DOI: 10.1128/mBio.02331-17

• Introduction:

In this review, they focus on models that have been developed to study how quorum sensing (QS) systems increase the success of individuals in multiple-strain and multiple-species communities.

As it has been extensively discussed in previous issues, the AHL (acyl-homoserine lactone) signals are the most studied QS signals. And here's how the process works:

Bioluminescence happens through the QS proteins LuxR and LuxI at high cell densities. LuxI is a signal synthase that produces N-3-oxo-hexanoyl-homoserine lactone (3OC6-HSL).

3OC6-HSL specifically binds to LuxR, a transcription factor that activates expression of the luxCDABEG operon, which contains the genes that enable bioluminescence.

1. LuxR proteins contain a conserved N-terminal AHL-binding domain and a C-terminal helix-turn-helix DNA-binding domain.

2. The N terminus of LuxR interacts with AHLs, and this interaction induces homodimerization of the LuxR homologue and subsequent binding to a specific DNA sequence called the luxbox in the target promoter.

3. The AHL-bound LuxR often induces transcription of its cognate luxI signal synthase gene, resulting in a positive-feedback loop that further increases the concentration of AHLs.

Interesting point brought by the article: QS models can cooperate based on protease production.

• Because the rise of cheaters can threaten cooperation in a population, a recurring question in evolutionary biology is how do cooperative systems persist, despite the ongoing threat of cheating?

For example, Pseudomonas aeruginosa cells with a defective lasR gene preventing them from responding to quorum sensing signals, can outcompete cooperating wild-type cells. This is because the mutants have a higher growth rate since they do not produce the costly cooperative secretions, but can benefit from the secretions of wild-type cells.

• Many bacterial species use QS to control production of secreted or cell-targeted toxins: for example, bacteriocins in Streptococcus species.

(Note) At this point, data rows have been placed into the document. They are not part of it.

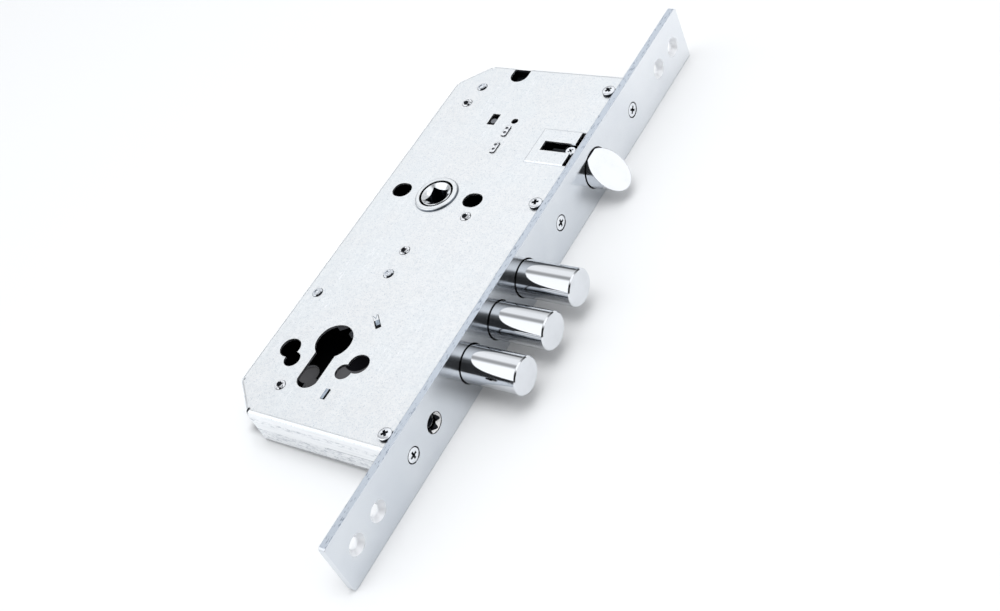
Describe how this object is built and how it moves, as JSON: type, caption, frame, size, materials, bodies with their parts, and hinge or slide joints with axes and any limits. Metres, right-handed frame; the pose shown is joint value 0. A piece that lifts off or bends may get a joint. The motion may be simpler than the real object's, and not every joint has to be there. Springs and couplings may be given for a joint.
{
  "type": "mortise lock body",
  "caption": "Flat steel lock case with a long forend, round deadbolts, a bevelled round latch, a square follower and a profile cylinder hole.",
  "frame": {"origin": "on the follower axis, at mid thickness of the case", "axes": "+X out of the door edge along the throw of the bolts, +Y up the door, +Z out of the face along the handle spindle"},
  "size_m": [0.118, 0.3, 0.028],
  "materials": {
    "case_zinc": "bright zinc plate, fine even grain",
    "forend_steel": "satin stainless steel, brushed lengthwise",
    "bolt_chrome": "polished chrome plate",
    "follower_chrome": "polished nickel plate",
    "screw_steel": "bright zinc plate",
    "post_steel": "staked bright steel",
    "inner_steel": "plain pressed steel, lightly oiled",
    "spring_steel": "drawn spring wire"
  },
  "bodies": {
    "lock_case": {"case_tray": "case_zinc", "cover_plate": "case_zinc", "forend": "forend_steel", "fixing_blocks": "inner_steel", "forend_screws": "screw_steel", "face_screws": "screw_steel", "fixing_screw_bush": "inner_steel", "case_posts": "post_steel", "guide_sleeves": "inner_steel", "stop_lugs": "post_steel", "spring_bracket": "inner_steel", "latch_bracket": "post_steel", "latch_spring": "spring_steel", "follower_spring": "spring_steel", "tumbler_spring": "spring_steel"},
    "bolts": {"deadbolt_top": "bolt_chrome", "deadbolt_middle": "bolt_chrome", "deadbolt_bottom": "bolt_chrome", "bolt_rivets": "inner_steel", "bolt_carriage": "inner_steel", "link_stud": "inner_steel"},
    "tumbler": {"tumbler": "inner_steel"},
    "rod": {"rod_link": "inner_steel", "rod_socket": "inner_steel"},
    "follower": {"follower": "follower_chrome"},
    "plunger": {"follower_plunger": "inner_steel"},
    "latch": {"latch_head": "bolt_chrome", "latch_screw": "screw_steel", "latch_tail": "inner_steel"}
  },
  "joints": [
    {"name": "bolt_throw", "type": "slide", "parent": "lock_case", "child": "bolts", "axis": [1, 0, 0], "range_m": [-0.026, 0]},
    {"name": "tumbler_pivot", "type": "hinge", "parent": "lock_case", "child": "tumbler", "pos_m": [-0.0248, -0.0632, 0], "axis": [0, 0, 1], "range_deg": [-5.1, 0], "stiffness_Nm_per_rad": 0.1, "springref_deg": -17.19},
    {"name": "rod_lift", "type": "slide", "parent": "lock_case", "child": "rod", "axis": [0, 1, 0], "range_m": [-0.011, 0]},
    {"name": "handle_turn", "type": "hinge", "parent": "lock_case", "child": "follower", "pos_m": [0, 0, 0], "axis": [0, 0, 1], "range_deg": [0, 31], "stiffness_Nm_per_rad": 0.8, "springref_deg": -17.19},
    {"name": "latch_slide", "type": "slide", "parent": "lock_case", "child": "latch", "axis": [1, 0, 0], "range_m": [-0.014, 0], "deforming": ["latch_spring"]},
    {"name": "plunger_slide", "type": "slide", "parent": "lock_case", "child": "plunger", "axis": [1, 0, 0], "range_m": [0, 0.0076], "deforming": ["follower_spring"]}
  ],
  "couplings": [
    {"joint": "rod_lift", "follows": "bolt_throw", "ratio": 0.42307},
    {"joint": "latch_slide", "follows": "handle_turn", "m_per_rad": -0.025875},
    {"joint": "plunger_slide", "follows": "handle_turn", "m_per_rad": 0.014045}
  ]
}
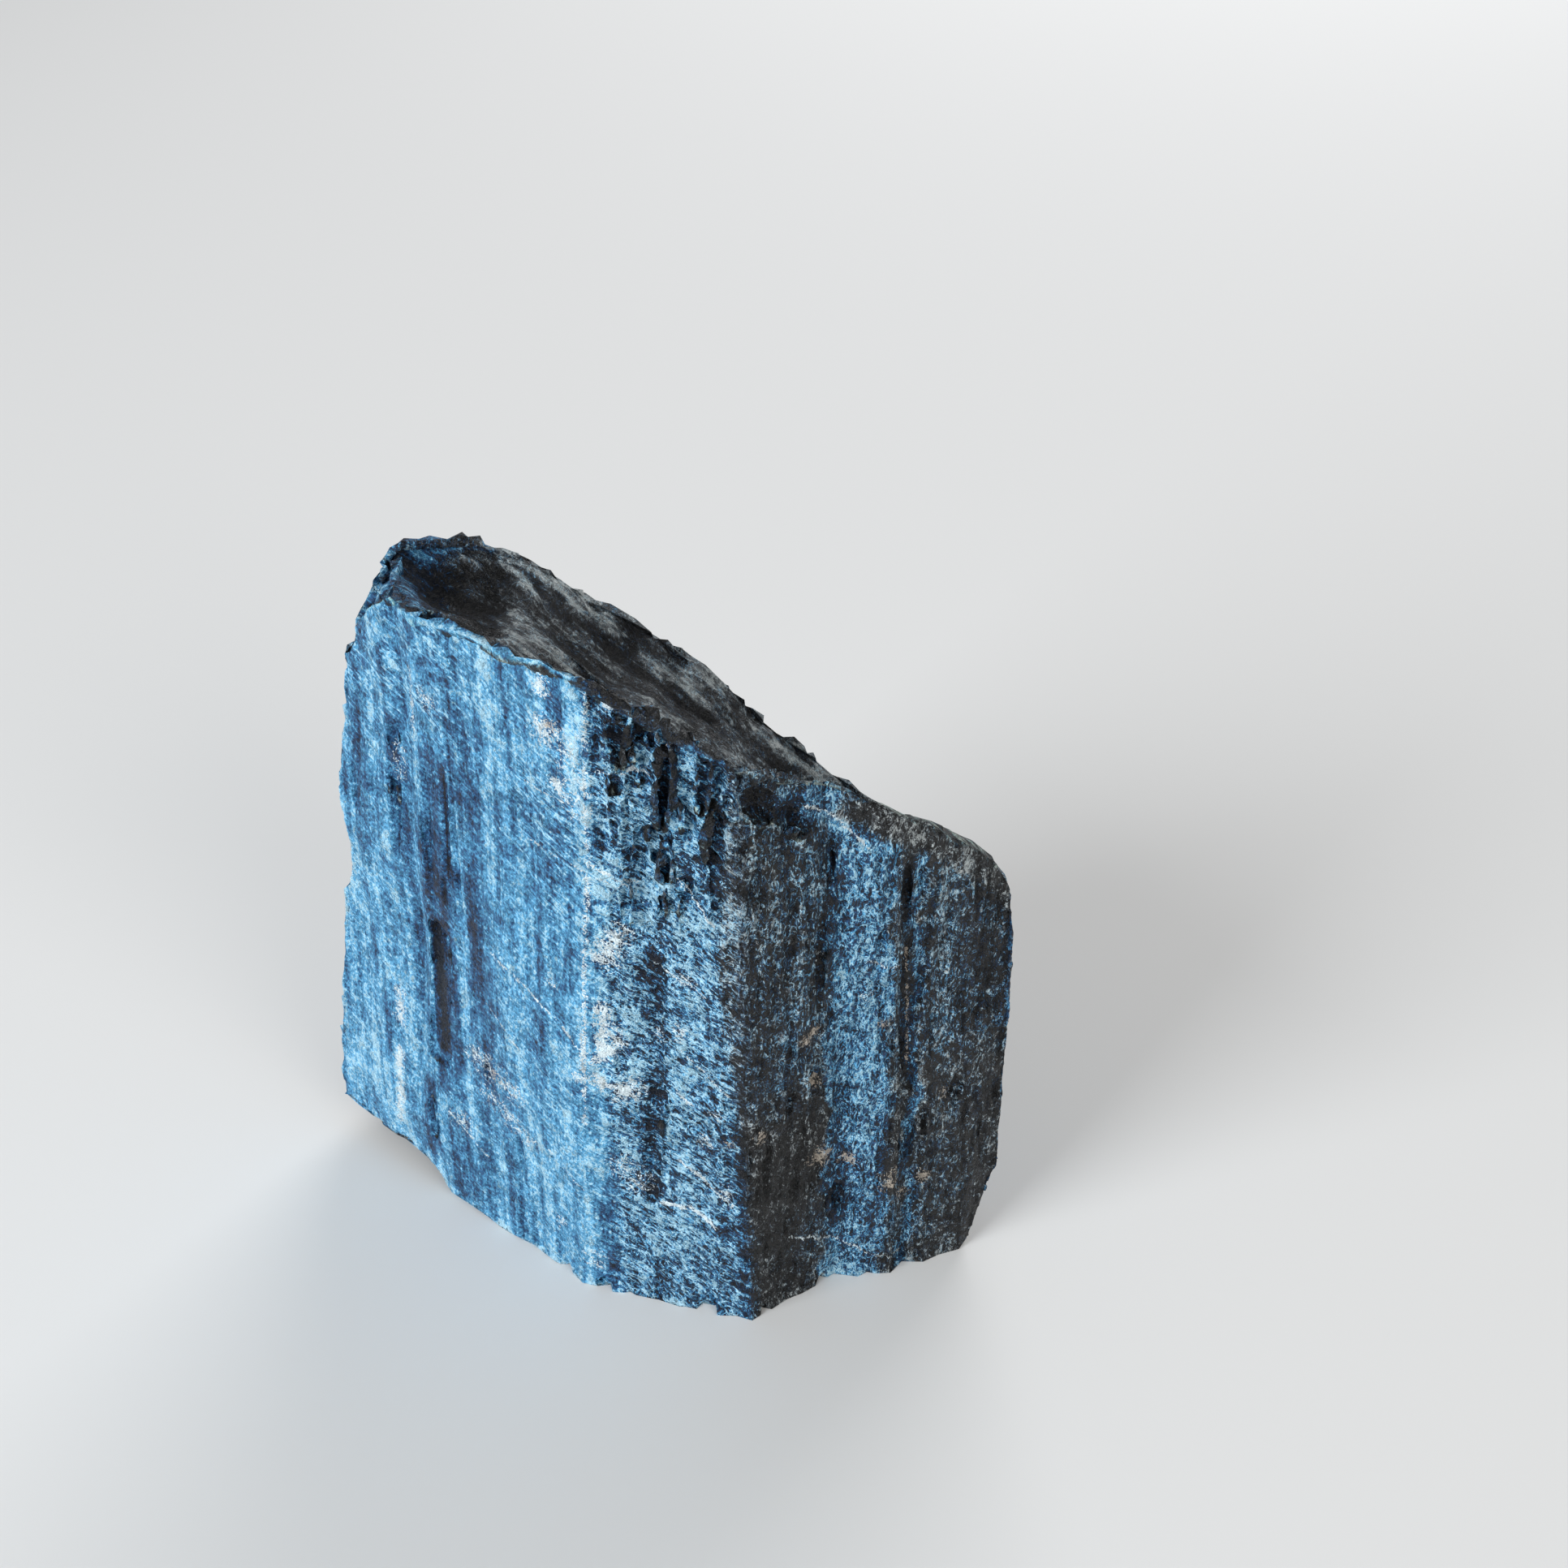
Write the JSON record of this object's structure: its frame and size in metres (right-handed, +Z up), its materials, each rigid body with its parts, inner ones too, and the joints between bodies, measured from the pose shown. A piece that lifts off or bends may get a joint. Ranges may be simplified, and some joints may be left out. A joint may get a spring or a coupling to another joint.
{
  "type": "black tourmaline specimen",
  "caption": "Broken chunk of black tourmaline with striated prism faces, a raised front rim and a rough top, standing on its underside.",
  "frame": {"origin": "centre of the bounding box, at the bottom, on the surface the stone stands on", "axes": "+Z up, along the crystal's striations; +X right and +Y back, seen from the front corner between the two large prism faces"},
  "size_m": [0.0558, 0.0374, 0.0575],
  "materials": {
    "tourmaline": "near-black vitreous crystal, finely striated along its height, with cool frosted sheen on the prism faces and dull broken ends"
  },
  "bodies": {
    "root": {"tourmaline": "tourmaline"}
  },
  "joints": []
}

  Thus, QS activation would be predicted to influence species dynamics in polymicrobial communities.

[nathaliaraquelx]

The Evolution of Quorum Sensing as a Mechanism to Infer Kinship

DOI: 10.1371/journal.pcbi.1004848

Introduction:

The canonical explanation for the function of quorum sensing is that autoinducer concentrations can be used as a proxy for cell density. Estimating the density of cells in a given environment allows microbes to cooperate in a coordinated manner.

Results:

• Quorum sensing increases performance in clonal groups;
• Constitutive secretors lose when surrounded by competing genotypes;

Conclusion:

• Quorum sensing as a mechanism to infer kinship:

A strain is predicted to be more successful then, if it can match its cooperative secretions not to the cell density or total biomass, but to the appropriate level of local relative cell density or genetic relatedness.